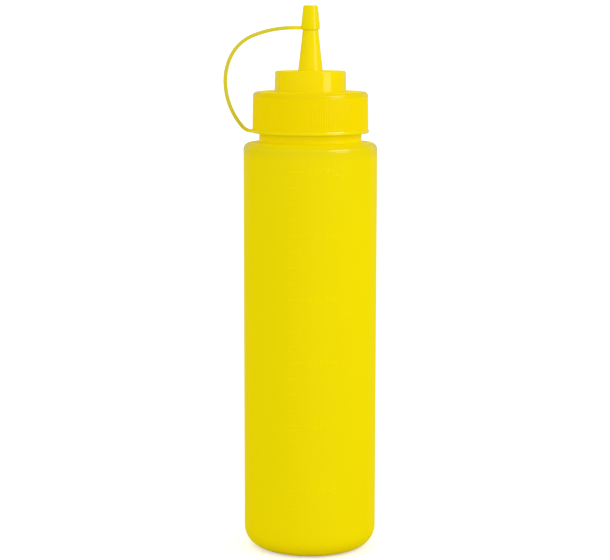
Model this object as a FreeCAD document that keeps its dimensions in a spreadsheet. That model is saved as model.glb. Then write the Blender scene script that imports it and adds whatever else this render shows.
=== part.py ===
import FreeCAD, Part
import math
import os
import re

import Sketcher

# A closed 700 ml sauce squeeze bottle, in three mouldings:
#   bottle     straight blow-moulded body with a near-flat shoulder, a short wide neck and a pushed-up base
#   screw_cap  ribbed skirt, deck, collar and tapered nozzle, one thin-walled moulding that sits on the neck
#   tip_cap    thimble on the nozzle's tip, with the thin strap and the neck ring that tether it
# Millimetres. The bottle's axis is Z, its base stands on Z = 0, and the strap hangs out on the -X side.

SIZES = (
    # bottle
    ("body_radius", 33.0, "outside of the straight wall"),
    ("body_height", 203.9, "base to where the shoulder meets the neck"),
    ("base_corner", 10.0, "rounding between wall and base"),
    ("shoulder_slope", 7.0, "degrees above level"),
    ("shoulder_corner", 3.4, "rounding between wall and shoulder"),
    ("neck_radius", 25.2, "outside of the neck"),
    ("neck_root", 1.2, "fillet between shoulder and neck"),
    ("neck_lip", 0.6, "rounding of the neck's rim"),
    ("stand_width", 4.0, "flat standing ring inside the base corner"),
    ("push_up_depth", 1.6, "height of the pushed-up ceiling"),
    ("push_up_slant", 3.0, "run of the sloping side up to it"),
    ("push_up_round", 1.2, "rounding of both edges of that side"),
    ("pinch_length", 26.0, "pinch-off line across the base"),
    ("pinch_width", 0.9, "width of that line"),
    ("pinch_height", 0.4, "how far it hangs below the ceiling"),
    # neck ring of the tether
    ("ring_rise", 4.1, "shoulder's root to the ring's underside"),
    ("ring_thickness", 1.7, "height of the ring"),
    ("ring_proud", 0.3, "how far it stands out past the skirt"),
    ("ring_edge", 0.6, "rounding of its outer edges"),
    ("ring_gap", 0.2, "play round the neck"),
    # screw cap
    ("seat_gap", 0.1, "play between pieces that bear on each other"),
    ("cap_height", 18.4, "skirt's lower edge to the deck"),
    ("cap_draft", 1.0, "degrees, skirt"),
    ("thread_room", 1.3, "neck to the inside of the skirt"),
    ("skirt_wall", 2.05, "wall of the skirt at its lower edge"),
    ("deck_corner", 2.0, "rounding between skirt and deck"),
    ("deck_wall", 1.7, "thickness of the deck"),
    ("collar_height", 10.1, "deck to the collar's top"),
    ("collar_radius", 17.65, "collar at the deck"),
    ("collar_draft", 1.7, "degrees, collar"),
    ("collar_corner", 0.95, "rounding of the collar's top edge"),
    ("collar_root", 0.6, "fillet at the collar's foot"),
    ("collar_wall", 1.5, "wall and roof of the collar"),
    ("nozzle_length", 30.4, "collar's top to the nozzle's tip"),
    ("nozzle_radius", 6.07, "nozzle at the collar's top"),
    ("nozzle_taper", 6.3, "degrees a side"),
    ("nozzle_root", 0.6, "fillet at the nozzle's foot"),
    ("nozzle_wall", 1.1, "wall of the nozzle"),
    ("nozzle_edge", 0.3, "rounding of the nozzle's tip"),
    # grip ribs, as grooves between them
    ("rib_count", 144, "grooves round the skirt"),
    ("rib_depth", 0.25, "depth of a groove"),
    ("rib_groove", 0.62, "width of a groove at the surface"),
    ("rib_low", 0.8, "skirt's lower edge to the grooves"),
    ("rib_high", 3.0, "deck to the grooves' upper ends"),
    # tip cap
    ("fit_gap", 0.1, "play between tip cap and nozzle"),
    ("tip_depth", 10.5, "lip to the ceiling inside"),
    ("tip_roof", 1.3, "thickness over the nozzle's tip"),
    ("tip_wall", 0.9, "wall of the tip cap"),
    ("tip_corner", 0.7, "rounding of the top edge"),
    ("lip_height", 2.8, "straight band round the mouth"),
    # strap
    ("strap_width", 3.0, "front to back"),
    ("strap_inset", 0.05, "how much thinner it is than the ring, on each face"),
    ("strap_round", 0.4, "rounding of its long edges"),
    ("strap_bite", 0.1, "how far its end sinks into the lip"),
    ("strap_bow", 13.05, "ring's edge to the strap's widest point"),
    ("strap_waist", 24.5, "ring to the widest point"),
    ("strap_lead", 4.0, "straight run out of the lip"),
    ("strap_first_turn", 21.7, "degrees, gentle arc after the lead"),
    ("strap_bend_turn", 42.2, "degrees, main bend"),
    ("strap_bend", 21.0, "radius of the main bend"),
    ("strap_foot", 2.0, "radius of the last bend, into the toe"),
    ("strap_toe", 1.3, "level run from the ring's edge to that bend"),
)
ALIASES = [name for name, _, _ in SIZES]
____
• [Requirements] Reproduce only the lines from the top of the material through the one bearing "import Sketcher", each exactly as it stands.

• [Written solution]
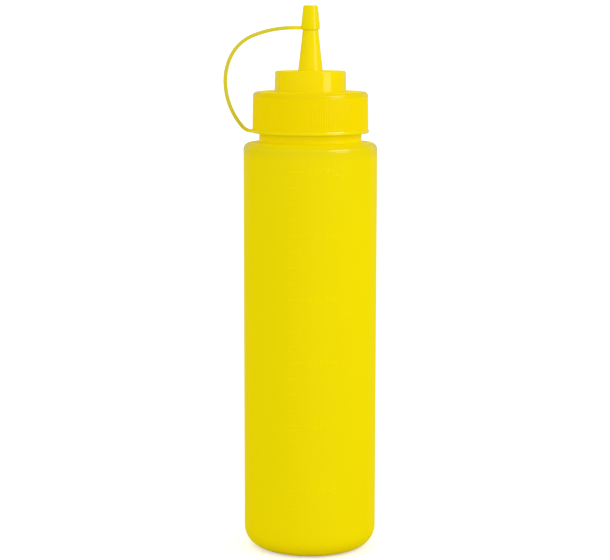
Model this object as a FreeCAD document that keeps its dimensions in a spreadsheet. That model is saved as model.glb. Then write the Blender scene script that imports it and adds whatever else this render shows.
=== part.py ===
import FreeCAD, Part
import math
import os
import re

import Sketcher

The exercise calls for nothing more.